Бабушка и дедушка почему-то улыбнулись друг другу.
- Что, Маша, больше не хочется? – спросил дедушка.
- Не поверишь: действительно, не хочется! Уж сколько лет прошло…
- О чем это вы? Разве ты не любишь чернику? Дедушка, и ты не любишь? А я, кажется, могу съесть целую корзину - да нельзя, мы ведь собирали на варенье.
- Кушай, кушай на здоровье! – бабушка ласково провела рукой по моим волосам. – А мы с дедушкой так наелись черникой во время войны, что на всю жизнь, наверное, хватит.
- Во время войны? Ведь здесь, в Ленинграде, была блокада…
- Мы с дедушкой были в те годы далеко отсюда, на Урале. Впрочем, это долгая история, а сейчас уже поздно; если тебе интересно, давай я тебе завтра все расскажу.
Утром следующего дня, наспех умывшись и позавтракав, я прибежала на кухню, где хлопотала бабушка.
- А-а, Наташенька! Какие новости ты мне принесла?
- Пока никаких, – улыбнулась я в ответ. – Я хочу узнать историю о войне и о ягодах. Помнишь, мы вчера говорили об этом? Ты ведь так мало о войне рассказываешь! Почему так?
- Почему? – вздохнула бабушка. – Сама не знаю; просто нет желания. Честно признаться, тяжело об этом времени вспоминать - непросто было тогда жить, очень непросто. Но всё это пройдено и пережито, и как-то не хочется мыслями туда возвращаться; надо стараться всегда думать о хорошем. Но если тебе интересно что-то, конечно, я тебе расскажу.
- Ты вчера сказала, что вы с дедушкой были на Урале во время войны. А как вы там оказались? Я думала, вы были здесь, в Ленинграде.
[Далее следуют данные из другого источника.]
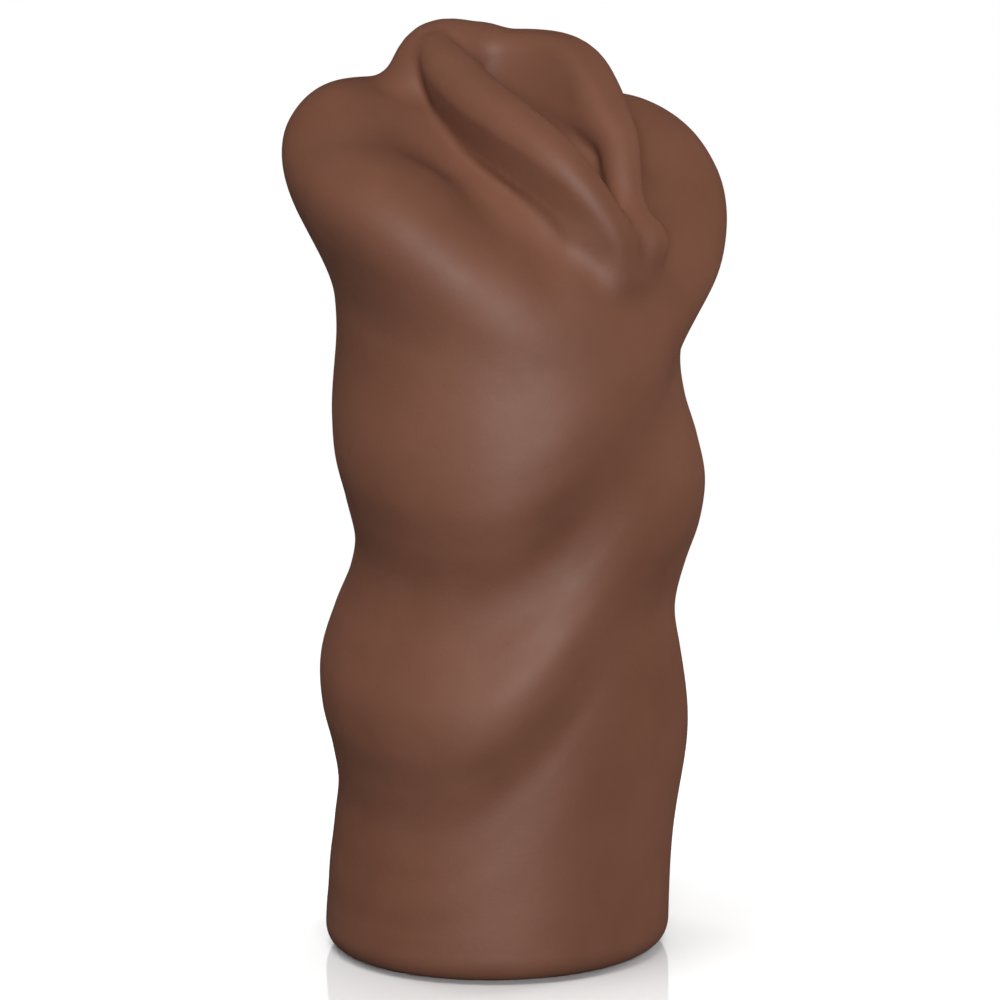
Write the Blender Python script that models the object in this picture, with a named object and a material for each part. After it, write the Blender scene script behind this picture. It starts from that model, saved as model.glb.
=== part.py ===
"""Hand-held soft elastomer sleeve: a rippled grip body with a flared, folded mouth end, and a ribbed canal
liner poured inside it. Metres, +Z up, origin at the centre of the flat base. The front, where the mouth end
dips, faces -Y."""

import math

import bmesh
import bpy
import numpy as np

MM = 0.001

# Driving dimensions
GRIP_RADIUS = 28.4 * MM
CANAL_Y = -6 * MM
BORE_RADIUS = 8 * MM
RIB_HEIGHT = 1.2 * MM
RIB_COUNT = 10
LINER_WALL = 4 * MM
LINER_FLOOR_Z = 14 * MM
LINER_FLOOR = 6 * MM
LINER_TOP_Z = 114 * MM
POUR_GAP = 0.3 * MM

BASE_CORNER = 3.8
SIDE_SWELL = 0.6
# How far a full-slant ring of the grip climbs, in millimetres, from the right side round by the back, the
# left and the front, in equal turns; the pattern turns by TWIST degrees for each millimetre of height about
# TWIST_LEVEL.
SLANT = (9, 5, 1, -3, -7, -10.5, -13, -16.5, -19.5, -21.5, -19.5, -9, 8, 13.5, 14, 12)
TWIST = 0.3
TWIST_LEVEL = 62.0

SEGMENTS = 40
RINGS_PER_SPAN = 3
LINER_SEGMENTS = 32
RINGS_PER_RIB = 4

SLEEVE_COLOUR = (0.168, 0.077, 0.050, 1.0)
LINER_COLOUR = (0.200, 0.092, 0.062, 1.0)


def smooth_loop(values, turn):
    """Evenly spaced values made a smooth loop, read at the given turns in degrees."""
    values = np.asarray(values, float)
    at = (turn / 360 * len(values)) % len(values)
    i = at.astype(int)
    t = at - i
    a, b, c, d = (values[(i + k) % len(values)] for k in (-1, 0, 1, 2))
    return b + t * (c - a) / 2 + t**2 * (a - 2.5 * b + 2 * c - d / 2) + t**3 * (1.5 * (b - c) + (d - a) / 2)


def around(values, segments):
    """Eight values, at right, back right, back, back left, left, front left, front and front right, made a
    smooth loop of one value for each segment."""
    return smooth_loop(values, np.arange(segments) * 360 / segments)


def oval(centre_y, right, back, left, front, pinch=0.0):
    """X and Y of an oval loop about (0, centre_y), from its reach in the four directions, in millimetres.
    pinch draws its front end to a point."""
    turn = np.arange(SEGMENTS) * 2 * math.pi / SEGMENTS
    x = np.cos(turn)
    y = np.sin(turn)
    narrowed = 1 - pinch * np.maximum(0, -y) ** 2
    return np.where(x > 0, right, left) * x * narrowed, centre_y + np.where(y > 0, back, front) * y


def grip_ring(level, slant, radius, centre_y):
    """A nearly round ring of the grip body, its measures in millimetres. slant is its share of the full climb
    round the grip."""
    turn = np.arange(SEGMENTS) * 360 / SEGMENTS
    z = np.full(SEGMENTS, float(level))
    for _ in range(5):
        z = level + slant * smooth_loop(SLANT, turn - TWIST * (z - TWIST_LEVEL))
    across = radius + SIDE_SWELL * np.cos(2 * np.radians(turn))
    x = across * np.cos(np.radians(turn))
    y = centre_y + across * np.sin(np.radians(turn))
    return np.stack([x, y, z], axis=1) * MM


def lobed_ring(centre_y, reaches, heights):
    """A ring of the flared end, from its eight reaches and its eight heights, in millimetres."""
    turn = np.arange(SEGMENTS) * 2 * math.pi / SEGMENTS
    reach = around(reaches, SEGMENTS)
    x = reach * np.cos(turn)
    y = centre_y + reach * np.sin(turn)
    return np.stack([x, y, around(heights, SEGMENTS)], axis=1) * MM


def fold_ring(centre_y, reaches, heights, pinch=0.5):
    """A long ring of the folds, from its reach right, back, left and front, and its eight heights, all in
    millimetres."""
    x, y = oval(centre_y, *reaches, pinch)
    return np.stack([x, y, around(heights, SEGMENTS)], axis=1) * MM


def base_rings():
    """The flat base and its rounded edge."""
    radius = GRIP_RADIUS / MM
    flat = [grip_ring(0, 0, r, 0) for r in (9, 17, radius - BASE_CORNER)]
    turns = [math.radians(a) for a in (30, 60, 90)]
    edge = [
        grip_ring(BASE_CORNER * (1 - math.cos(a)), 0, radius - BASE_CORNER * (1 - math.sin(a)), 0)
        for a in turns
    ]
    return flat, edge


def grip_rings():
    """The grip's waists and bulges, from the base up: level, share of the slant, radius and centre's Y."""
    return [
        grip_ring(8.0, 0.10, 28.1, -0.2),
        grip_ring(16.0, 0.40, 28.1, -0.8),
        grip_ring(26.0, 0.74, 28.9, -1.9),
        grip_ring(36.5, 1.00, 27.8, -2.5),
        grip_ring(43.5, 1.00, 27.2, -2.0),
        grip_ring(50.0, 1.00, 28.9, -1.7),
        grip_ring(56.5, 1.00, 30.7, -2.8),
        grip_ring(63.0, 1.00, 30.9, -3.3),
        grip_ring(70.0, 1.00, 29.3, -3.7),
        grip_ring(76.5, 1.00, 27.1, -4.4),
        grip_ring(82.0, 0.97, 26.3, -4.9),
        grip_ring(89.5, 0.88, 28.2, -4.7),
        grip_ring(98.0, 0.58, 29.7, -4.2),
        grip_ring(104.0, 0.25, 29.5, -4.8),
    ]


def mouth_rings():
    """The flared end, from its widest ring over the rim, up the folds and down into the slot between them."""
    return [
        lobed_ring(
            -2, (37.2, 35.8, 33, 35.2, 37.4, 32.6, 29.6, 35.8), (122, 128, 130, 129, 123, 112, 109, 117.5)
        ),
        lobed_ring(
            -2, (35.6, 33.2, 30, 33.0, 35.6, 31.0, 29.8, 33.9), (132, 137, 138, 137, 132, 118.5, 111, 125)
        ),
        lobed_ring(
            -2, (30.0, 28.0, 26, 28.0, 29.0, 27.0, 29.8, 28.5), (138, 141, 141, 141, 137.5, 123.5, 113, 129)
        ),
        fold_ring(-4.0, (23.5, 26.0, 19.5, 28.2), (138, 142, 142, 140.5, 134.5, 124.0, 113.4, 126), 0.1),
        fold_ring(-6.0, (18.5, 26.5, 11.5, 26.6), (139, 143, 143.5, 141, 133.0, 122.5, 114.8, 123), 0.3),
        fold_ring(-8.0, (17.0, 26.0, 14.2, 25.0), (144, 147.6, 148, 145.5, 137.4, 125.5, 117.6, 124.5)),
        fold_ring(-9.0, (12.0, 22.0, 10.8, 22.2), (148.2, 149.9, 151.6, 149.8, 141.4, 129, 120.0, 128)),
        fold_ring(-8.6, (6.2, 16.6, 4.4, 19.0), (144, 147.5, 148, 146.5, 139.5, 126.5, 118.8, 126)),
        fold_ring(-7.4, (4.0, 9.8, 3.8, 12.0), (131, 133, 136, 133, 130, 122, 118.6, 122), 0.0),
    ]


def spline(rings):
    """The rings, and RINGS_PER_SPAN - 1 more in each gap, on a centripetal Catmull-Rom curve through each
    column of points."""
    rings = np.array(rings)
    ends = np.concatenate([2 * rings[:1] - rings[1:2], rings, 2 * rings[-1:] - rings[-2:-1]])
    gaps = np.sqrt(np.linalg.norm(np.diff(ends, axis=0), axis=2))
    made = []
    for k in range(len(rings) - 1):
        p = ends[k : k + 4]
        knots = np.concatenate([np.zeros((1, gaps.shape[1])), np.cumsum(gaps[k : k + 3], axis=0)])[:, :, None]
        for step in range(RINGS_PER_SPAN):
            at = knots[1] + (knots[2] - knots[1]) * step / RINGS_PER_SPAN
            level = [p[i] + (p[i + 1] - p[i]) * (at - knots[i]) / (knots[i + 1] - knots[i]) for i in range(3)]
            level = [
                level[i] + (level[i + 1] - level[i]) * (at - knots[i]) / (knots[i + 2] - knots[i])
                for i in range(2)
            ]
            made.append(level[0] + (level[1] - level[0]) * (at - knots[1]) / (knots[2] - knots[1]))
    return made + [rings[-1]]


def canal_ring(radius, z, segments):
    """A circle about the canal's own axis, in metres."""
    turn = np.arange(segments) * 2 * math.pi / segments
    x = radius * np.cos(turn)
    y = CANAL_Y + radius * np.sin(turn)
    return np.stack([x, y, np.full(segments, z)], axis=1)


def pocket_rings():
    """The neck under the slot, and the pocket that the liner fills."""
    outer = BORE_RADIUS + LINER_WALL + POUR_GAP
    top = LINER_TOP_Z + POUR_GAP
    bottom = LINER_FLOOR_Z - POUR_GAP
    levels = np.linspace(top, bottom, 9)
    neck = [canal_ring(BORE_RADIUS, z, SEGMENTS) for z in (top + 2.5 * MM, top)]
    return neck + [canal_ring(outer, z, SEGMENTS) for z in levels]


def skin(name, rings, first, last, colour):
    """A closed object over rings of equal count, ending in the points first and last."""
    mesh = bpy.data.meshes.new(name)
    shape = bmesh.new()
    start = shape.verts.new(first)
    loops = [[shape.verts.new(point) for point in ring] for ring in rings]
    end = shape.verts.new(last)
    count = len(loops[0])
    for i in range(count):
        j = (i + 1) % count
        shape.faces.new((start, loops[0][j], loops[0][i]))
        for low, high in zip(loops, loops[1:]):
            shape.faces.new((low[i], low[j], high[j], high[i]))
        shape.faces.new((end, loops[-1][i], loops[-1][j]))
    bmesh.ops.recalc_face_normals(shape, faces=shape.faces)
    shape.to_mesh(mesh)
    shape.free()
    mesh.shade_smooth()
    mesh.set_sharp_from_angle(angle=math.radians(50))
    made = bpy.data.objects.new(name, mesh)
    bpy.context.scene.collection.objects.link(made)
    made.data.materials.append(elastomer(name, colour))
    return made


def elastomer(name, colour):
    material = bpy.data.materials.new(name)
    material.use_nodes = True
    shader = material.node_tree.nodes["Principled BSDF"]
    shader.inputs["Base Color"].default_value = colour
    shader.inputs["Roughness"].default_value = 0.55
    shader.inputs["Metallic"].default_value = 0.0
    return material


def make_sleeve():
    flat, edge = base_rings()
    outside = flat + spline([flat[-1]] + edge + grip_rings() + mouth_rings())[1:]
    bottom = (0, CANAL_Y, LINER_FLOOR_Z - POUR_GAP)
    return skin("outer_sleeve", outside + pocket_rings(), (0, 0, 0), bottom, SLEEVE_COLOUR)


def make_liner():
    """A cup whose bore has round ribs along it."""
    outer = BORE_RADIUS + LINER_WALL
    bore_floor = LINER_FLOOR_Z + LINER_FLOOR
    outside = [canal_ring(outer, z, LINER_SEGMENTS) for z in np.linspace(LINER_FLOOR_Z, LINER_TOP_Z, 9)]
    bore = []
    steps = RIB_COUNT * RINGS_PER_RIB
    for i in range(steps + 1):
        share = i / steps
        rib = RIB_HEIGHT * (1 - math.cos(2 * math.pi * RIB_COUNT * share)) / 2
        height = LINER_TOP_Z + (bore_floor - LINER_TOP_Z) * share
        bore.append(canal_ring(BORE_RADIUS - rib, height, LINER_SEGMENTS))
    under = (0, CANAL_Y, LINER_FLOOR_Z)
    inside = (0, CANAL_Y, bore_floor)
    return skin("canal_liner", outside + bore, under, inside, LINER_COLOUR)


for old in list(bpy.data.objects):
    bpy.data.objects.remove(old)
make_sleeve()
make_liner()
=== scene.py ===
"""Looks for a hand-held soft elastomer sleeve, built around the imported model. The outer sleeve is shaped as
one smooth field, like clay, and its surface is then drawn as a mesh. Lengths in the shape code are
millimetres, +Z up, and the front faces -Y. Floor, lights and camera are in metres."""

import math

import bpy
import numpy as np
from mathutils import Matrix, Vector


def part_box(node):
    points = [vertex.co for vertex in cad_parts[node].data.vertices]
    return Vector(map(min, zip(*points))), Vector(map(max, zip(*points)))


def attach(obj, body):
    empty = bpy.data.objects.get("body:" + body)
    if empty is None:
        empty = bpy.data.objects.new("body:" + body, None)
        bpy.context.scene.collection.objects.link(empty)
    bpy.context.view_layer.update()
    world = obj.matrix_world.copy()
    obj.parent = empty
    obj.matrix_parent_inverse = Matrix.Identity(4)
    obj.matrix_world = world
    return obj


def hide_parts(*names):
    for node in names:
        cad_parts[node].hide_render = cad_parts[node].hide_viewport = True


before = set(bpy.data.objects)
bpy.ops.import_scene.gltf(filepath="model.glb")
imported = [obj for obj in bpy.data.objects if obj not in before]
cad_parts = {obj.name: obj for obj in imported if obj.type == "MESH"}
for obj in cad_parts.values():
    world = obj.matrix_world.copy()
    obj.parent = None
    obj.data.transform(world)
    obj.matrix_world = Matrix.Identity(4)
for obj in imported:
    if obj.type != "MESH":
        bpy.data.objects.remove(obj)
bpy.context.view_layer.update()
MM = 0.001

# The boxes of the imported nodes, and the sizes of the canal inside them.
SLEEVE_LOW, SLEEVE_HIGH = (np.array(corner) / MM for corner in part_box("outer_sleeve"))
LINER_LOW, LINER_HIGH = (np.array(corner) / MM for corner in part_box("canal_liner"))
CANAL_Y = (LINER_LOW[1] + LINER_HIGH[1]) / 2
LINER_RADIUS = (LINER_HIGH[0] - LINER_LOW[0]) / 2
LINER_MIDDLE = (LINER_LOW[2] + LINER_HIGH[2]) / 2
LINER_HALF = (LINER_HIGH[2] - LINER_LOW[2]) / 2
LINER_FLOOR = 6.0
LINER_EDGE = 0.8
# How far from its bottom and its top the liner's plain side begins and ends.
SIDE_FROM, SIDE_TO = 4, 1
BORE_RADIUS = 8.0
MOUTH_EDGE = 0.6
RIB_HEIGHT = 1.2
RIB_COUNT = 10
POUR_GAP = 0.3

# ---------------------------------------------------------------- the shape, as a field

# Waists and bulges of the grip from the base up: level, share of the rings' slant, and radius.
GRIP = np.array(
    [
        (-4.0, 0.00, 28.2),
        (0.0, 0.00, 28.2),
        (8.0, 0.10, 28.1),
        (16.0, 0.40, 27.9),
        (26.0, 0.74, 27.7),
        (36.5, 1.00, 27.1),
        (43.5, 1.00, 26.7),
        (50.0, 1.00, 28.0),
        (56.5, 1.00, 29.9),
        (63.0, 1.00, 30.4),
        (70.0, 1.00, 28.6),
        (76.5, 1.00, 26.4),
        (82.0, 1.00, 25.8),
        (90.0, 1.00, 27.8),
        (96.5, 1.00, 29.8),
        (102.0, 1.00, 30.4),
        (116.5, 1.00, 29.2),
        (150.0, 1.00, 30.0),
        (200.0, 1.00, 30.0),
    ]
)
# How far the grip leans to the front: height and the centre's Y.
LEAN = np.array(
    [
        (-4, 0), (0, 0), (10, -0.3), (28.5, -1.1), (47, -2.3), (57.6, -3.0), (69.5, -4.1), (75, -4.5),
        (95, -5.4), (106, -4.6), (118, -2.4), (150, -2), (200, -2),
    ],
    float,
)  # fmt: skip
# How far a ring at full slant climbs, from the right side round by the back, the left and the front.
SLANT = (9, 5, 1, -3, -7, -10.5, -13, -15.5, -17.5, -18.5, -16.5, -6, 10, 16, 14, 12)
SLANT_CENTRE_Y = -2
# That pattern turns by TWIST degrees for each millimetre of height above TWIST_LEVEL.
TWIST, TWIST_LEVEL = 0.4, 62.0
# Solving for a point's level: the height where the first guess takes the full climb, rounds, least slope.
GUESS_HEIGHT, LEVEL_ROUNDS, LEAST_SLOPE = 60, 4, 0.2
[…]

- Нет-нет, я была эвакуирована, и дедушка тоже. Еще до войны я устроилась работать в Институт механической обработки руды, а когда началась война, нашу организацию эвакуировали в Берёзовск – небольшой городок на Урале. Мы там с дедушкой и познакомились: он тоже работал в Механобре (так наш институт сокращенно назывался), но до эвакуации мы не были знакомы: организация была большая, а мы по служебным делам не пересекались. Познакомились, потому что в Березовске женский барак, в котором поселили меня, оказался рядом с тем мужским, в котором оказался дедушка. Условия были очень непростые: жили в деревянных холодных бараках, наспех сколоченных из досок, еды катастрофически не хватало. Дедушка там перенес дистрофию; я помню, как он падал в голодные обмороки, но каждым куском хлеба норовил подкормить меня. Настоящим спасением было то, что вокруг нашего городка были бескрайние леса, и в этих лесах было много черники, голубики, брусники, клюквы. Это было удивительно и очень красиво: огромные поляны красного, синего, бордового цвета! Я нигде и никогда больше такого не видела. На завтрак мы ели ягоды с кусочком хлеба, в обед нам давали кисель из ягод, вечером мы пили компот из ягод и заедали его горстями черники или брусники. Конечно, были и другие продукты: можно было достать немного хлеба, молока, картошки, но этого было так мало... Всё отправляли на фронт, в армию. Когда заканчивался рабочий день, сотрудники нашей организации шли в лес, нужно было набрать как можно больше черники, голубики, брусники: и себе на ужин и завтрак, и на зиму надо было насушить, и для посылок. Наш институт был эвакуирован из Ленинграда, и у многих моих сотрудников здесь, в условиях блокады, остались родственники. Мы приносили из леса урожай, расстилали на полу газеты, на газеты рассыпали все, что собрали, и сушили. Сушеные ягоды зашивали в полотняные мешки и отправляли почтой в Ленинград. Боже мой, сколько моих посылок пропало! Да и не только моих… Мне было так обидно всегда, когда мама в письме сообщала, что не получила очередную мою посылку: мы ведь собирали ягоды из последних сил.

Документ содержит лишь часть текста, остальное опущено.